The Palestinian leadership can refer a specific situation to the ICC for investigation. Rather than refer the situation of the Gaza Strip or of Palestine, the Palestinian leadership could refer the situation in the West Bank only in order to limit the ICC’s investigation to the question of settlements. This may be preferable to prosecuting Israel for alleged crimes committed during Operation Protective Edge because it circumvents the difficulties of investigating military operations during hostilities. More importantly, a limited referral would bypass the hurdle of complementarity because Israel will investigate neither settlements nor prolonged military occupation since both are explicit Israeli state policies. That said, a limited referral will still open Palestine to prosecution for suicide bombings launched from the West Bank and other alleged crimes under the Rome Statute. Moreover, even this option is not a silver bullet since the Prosecutor can exercise her discretion to reject this referral for limited review. She can choose to investigate the Gaza Strip only or both the Gaza Strip and the West Bank, putting us back at square one.

While less complicated than the investigation of military operations, investigation of the transfer of civilian populations into occupied territories and the confiscation of land for that purpose will still raise considerable difficulties. These challenges include the impediments of bilateral treaties that the PLO and Israel have signed onto—namely Oslo II. Oslo II gave Israel military and civilian jurisdiction over Area C (of the West Bank), where Israel has aggressively entrenched its settler-colonial enterprise. The court is not likely to conclude that Oslo II overrides Palestine’s jurisdiction over the West Bank. As articulated by Darryl Li, Palestine did not delegate authority it had to Israel, but rather that the Occupying Power delegated its nominal authority to a temporary and local administrator, the PA. This is a lucid example of the irony of evoking Palestine as a state actor under the law.
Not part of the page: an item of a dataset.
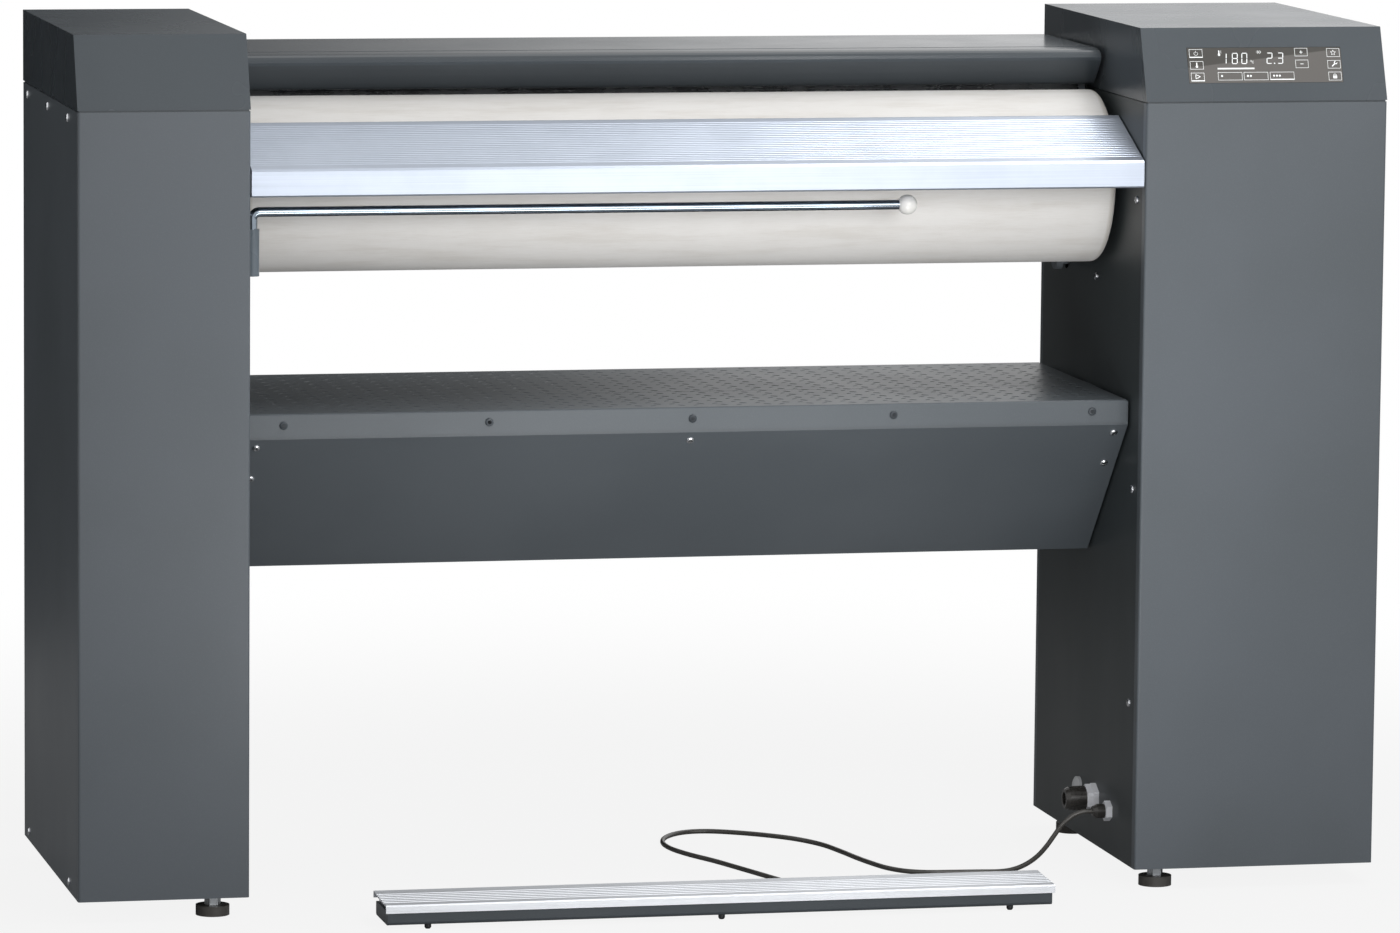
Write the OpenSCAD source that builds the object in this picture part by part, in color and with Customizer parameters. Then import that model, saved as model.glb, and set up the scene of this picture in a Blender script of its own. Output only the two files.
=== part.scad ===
// Flatwork ironer: a padded roller turns between two columns, under a heated shoe.
// X runs along the roller, Y from front to back and Z up from the floor.
// Angles in the side view count from +Y towards +Z.

/* [Overall] */
// Width over both columns
overall_w = 1585; // [1500:5:1700]
// Height of the columns above the floor
machine_h = 1042; // [1035:1:1060]
// Depth of the columns
column_d = 470; // [465:1:480]
// Width of the left column
left_w = 203; // [195:1:215]
// Width of the right column
right_w = 300; // [295:1:330]
// How far the foot bar stands in front of the columns
bar_reach = 105; // [100:1:160]

/* [Columns] */
// Sheet steel thickness of the panels
sheet = 1.5; // [1.2:0.1:2]
// Outer bend radius of the upright corners
corner_r = 3; // [2.5:0.1:4]
// Width of the returns of the front and rear panels
return_w = 14; // [12:1:18]
// Gap between neighbouring panels
seam = 0.4; // [0.2:0.1:0.6]
// Height of the cap on top of a column
cap_h = 86; // [84:1:90]
// Dark joint under the cap
cap_gap = 2; // [1.5:0.1:3]
// How far the cap's front leans back
cap_run = 34; // [30:1:40]
// Height of the panels' lower edge above the floor
foot_h = 26; // [24:1:30]
// Thickness of the base trays
base_t = 2.5; // [2:0.1:3]
// Height of the base trays' rim
base_rim = 24; // [18:1:30]
// Length of one louvre in the rear panel
vent_l = 150; // [120:5:160]
// Height of one louvre
vent_h = 5; // [4:0.5:6]
// Step from one louvre to the next
vent_step = 13; // [12:1:16]
// Number of louvres in a field
vent_count = 8; // [4:1:10]
// Height of the lowest louvre
vent_z = 180; // [150:5:220]
// Head radius of the panel screws
screw_r = 5; // [4:0.5:6]
// Head height of the panel screws
screw_h = 3; // [2.5:0.1:3.5]
// Distance of an inner panel's screws behind the column's front
inner_screw_back = 35.4; // [32:0.1:42]
// Distance of the upper one of them below the table
inner_screw_drop = 17.3; // [16:0.1:18.5]
// Distance of the middle one behind the column's front
mid_screw_back = 211; // [205:1:217]
// Distance of the middle one below the roller's axis
mid_screw_drop = 124.7; // [122:0.1:130]
// Distance of the one under the shelf below it
shelf_screw_drop = 107; // [100:1:114]
// Height of the lowest one
low_screw_z = 225; // [215:1:235]
// Distance of the outer panels' screws from the panel's upper and lower edges
screw_edge = 12; // [10:1:16]

/* [Side frames] */
// Thickness of the side frame plates
plate_t = 8; // [6:0.5:10]
// Gap between the inner panel and the side frame plate
plate_gap = 10; // [8:0.5:12]
// Distance of the side frame plates behind the columns' front
plate_front = 56; // [54:1:60]
// Distance of the side frame plates in front of the columns' back
plate_rear = 36; // [34:1:38]
// Width of the plates' stiffening flanges
plate_flange = 28; // [20:1:32]
// Radius of the plates' cut-outs
light_r = 60; // [50:1:64]
// Gap between the plate's top and the joint under the cap
plate_top_gap = 14; // [10:1:20]

/* [Feet] */
// Radius of a levelling foot's pad
pad_r = 20; // [18:0.5:22]
// Height of the pad
pad_h = 12; // [10:0.5:13]
// Thread radius of the foot's stud
stud_r = 5; // [4:0.5:6]
// Width across the flats of the stud's hexagon
stud_af = 17; // [15:0.5:19]
// Length of the stud above the tray's underside
stud_l = 30; // [24:1:34]
// Distance of the feet from a column's inner face
foot_side = 37.5; // [34:0.5:45]
// Distance of the front feet from the columns' front
foot_front = 40; // [36:1:60]
// Distance of the rear feet from the columns' back
foot_rear = 51; // [51:1:60]
// Radius of the nut that is welded into the tray
weld_nut_r = 9; // [8:0.5:11]

/* [Roller] */
// Radius of the roller over its cloth
roller_r = 105; // [103:0.5:105.5]
// Distance of the roller's axis behind the columns' front
roller_back = 198; // [197:0.5:200]
// Distance of the roller's axis below the columns' top
roller_drop = 191; // [190:0.5:193]
// Gap between the roller and a column
roller_gap = 9; // [8:0.5:12]
// Thickness of the cloth
cloth_t = 2; // [1.5:0.1:2.5]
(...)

It exists as a forward-looking shadow without the ability to fully step into its own body.

That still leaves (at least) two issues. First, what is the value of the land swaps, which the PA has indicated a willingness to accept, on the territorial scope of the Palestinian state? And do those potential land swaps matter in light of the UN General Assembly November 2012 recognition and subsequent diplomatic efforts across Europe recognizing Palestine? I imagine that if the ICC prosecutor chooses to investigate this case or situation that she will defer to the majority will of member states and recognize Palestine as existing within the 1949 Armistice Lines. Secondly, what does ICC prosecution mean for land confiscations? During an ongoing armed conflict and under Occupation Law, which govern the West Bank and the Gaza Strip, Israel can justify these confiscations.

So Now What? Some Recommendations

At present, Abbas has only signed onto the Rome Statute and deposited a 12(3) application that gives the ICC retroactive jurisdiction to 13 June 2014. He has not referred a situation or case to the Office of the Prosecutor. This may be the farthest that the Palestinian leadership actually goes and that would not be unwise. This holding position is forward-looking and serves as a deterrent to any future attack Israel may launch against the Gaza Strip. If, however, the PA chooses to refer a situation to the prosecutor, then it is best to refer one of structural substance. One possibility is referring the situation in the West Bank in order to focus on settlements. If the prosecutor accepts this limited review, it would avoid the possibility of complementarity as well as the many liabilities associated with the investigation of hostilities in the Gaza Strip.

The ICC will not be the site of adequate redress for Palestinians. The likely scenarios include: the court slowly killing the referral in the inaccessible and lengthy intricacies of its proceedings; Israel evading prosecution through complementarity; the prosecution of alleged crimes committed by Palestinians only; and investigation of Israel’s settlement enterprise preceded or complimented by prosecution of Palestinians. These possibilities range from abhorrent to tolerable. The ICC cannot be a destination in and of itself. It is simply one venue, and a complicated one at that, of many. Any courtroom, including the ICC, can only be effective if it is one part of a broader commitment and struggle for self-determination and justice. 

This broader commitment and struggle is the only way to leverage any potential benefits ICC prosecution may offer. The isolation of Israel and the delegitimization of its apartheid regime and military occupation require a resistance platform. Such a platform would include the PA’s expansion of its legal strategy and its seeking of diplomatic partners to resist and withstand US sanctions. It would include the PA’s turning to civil society’s robust campaigns, such as but not only the global BDS campaign, for direction. It would include the PA’s dedication to a concerted media effort, as well as its investment in Palestine’s cultural workers, and in a agricultural resistance economy. Such an economy seeks to provide basic goods to Palestinians in the Occupied Territories and enables them to boycott Israeli goods and resist their formation as a captured market. It would include achieving an actually functioning realistic unity government with Hamas- one that envisions the possibility of ICC prosecution against its leadership and prepares for that attendant fall-out. 

Ultimately the best outcome of the turn to the ICC would be the PA’s extrication from the swamp that is Oslo and its reorientation toward Palestinian liberation. The worst-case scenarios are abundant. The PA could use ICC prosecution haphazardly and, more detrimental still, as weak leverage to continue the structural trap of bilateral negotiations. The best-case scenarios require diligence, resources, and a tremendous amount of good fortune. Most of all, they require the PA to turn away from its limited pursuit of self-interest. Such a dramatic shift among the Palestinian leadership offers much more promise for the pursuit of justice than any court could deliver.